Buying virtue with technology
We don't own slaves, and none of us are slaves. This is an unambiguous good.
But when you look back at history, slavery was pretty much universal. Sometimes subsets of slaves became incredibly weird and powerful, like Janissaries and Mamelukes, but some institution of bound labor was something everyone had as part of their cultural toolkit. Many variations existed, from house slaves that were able to behave more like servants, to field slaves that might work side by side with a small farmer--even Ulysses S. Grant did this, in his farming days.
And brutal large enterprises, like the latifundia of late Republican Rome that Tiberius Gracchus used as justification for his reforms or Athenian silver mines, used slaves up without mercy.
Anything that benefits us can be found to have a moral justification. If we don't have property we define property as theft. Once we have property to defend, our attitudes mysteriously change. Most of us like comfort, security, and pleasure, and become enormously resentful if some change threatens this arrangement. And in history, comfort, security, and pleasure were rare enough to be worth fighting for savagely, and accepting the enslavement of others to achieve.

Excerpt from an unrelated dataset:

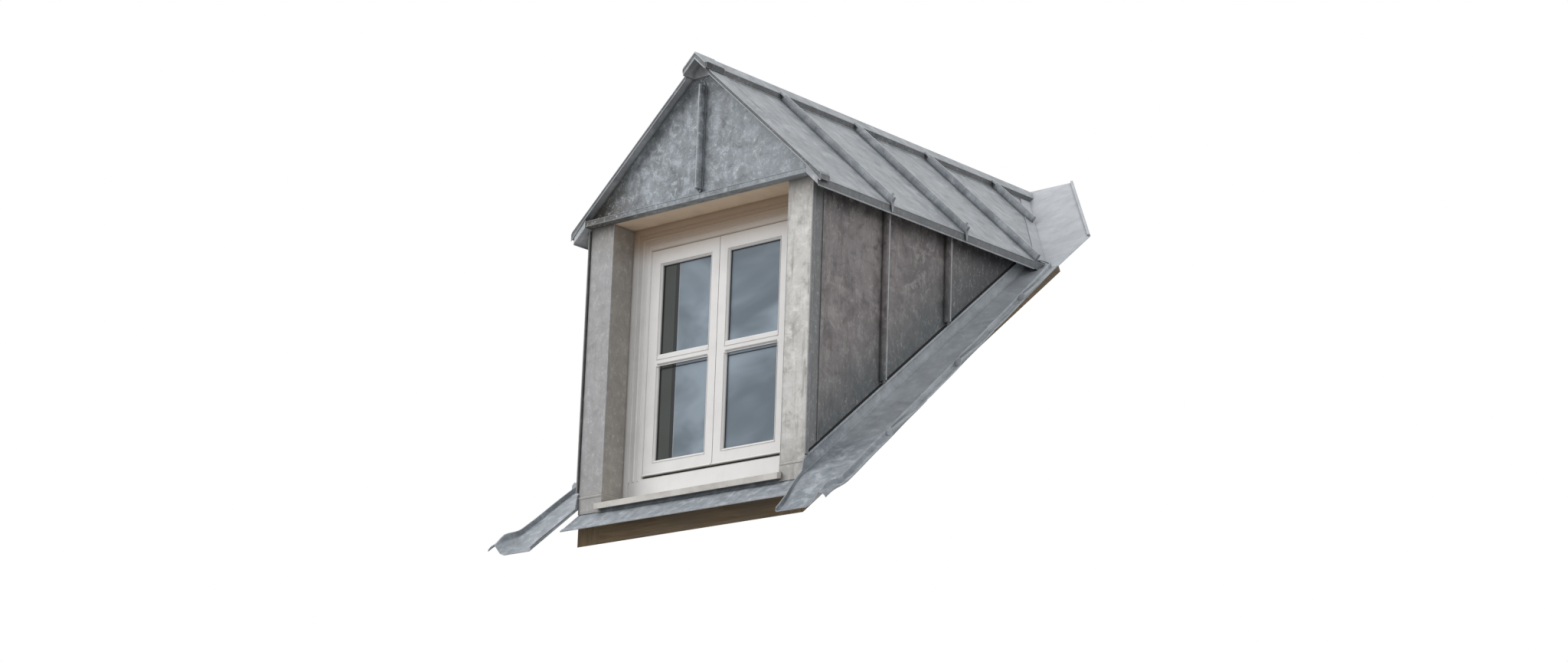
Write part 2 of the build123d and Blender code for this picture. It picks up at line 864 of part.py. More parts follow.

And now? Who needs hewers of wood and drawers of water to be comfortable? Our thermostat turns on the furnace, and water comes right out the tap at the right temperature. Vacuum cleaners clean better than a brigade of maids with feather dusters and brooms, cars take us places faster and more comfortably than a sedan chair or coach, washing machines keep our cotton and synthetic clothes cleaner and more comfortable to wear than any handwashing of linen and wool.
And owned human beings require food, lodging, and care. They get sick, they get old, they get violent, they try to run away. They're high maintenance. Russian nobles often had serf orchestras. Much cheaper to buy some speakers and download some mp3s.
SF novels where slavery returns in some form seem to think that oppression is the point. They contend that people own slaves to express their power. Pushing other people around can be fun and emotionally satisfying for a certain type of individual, but this is quite secondary to the comfort and service they provide. Slaves that can't make your life physically more comfortable are a too-expensive luxury.
So if we look back at history and congratulate ourselves for our relative virtue, we haven't really earned it. Really, to consider ourselves virtuous, we should all be saints compared to people from past centuries. But I doubt that ethics classes indicate that the most powerful force for good behavior toward others is the one that brings us microwave popcorn and HD TVs.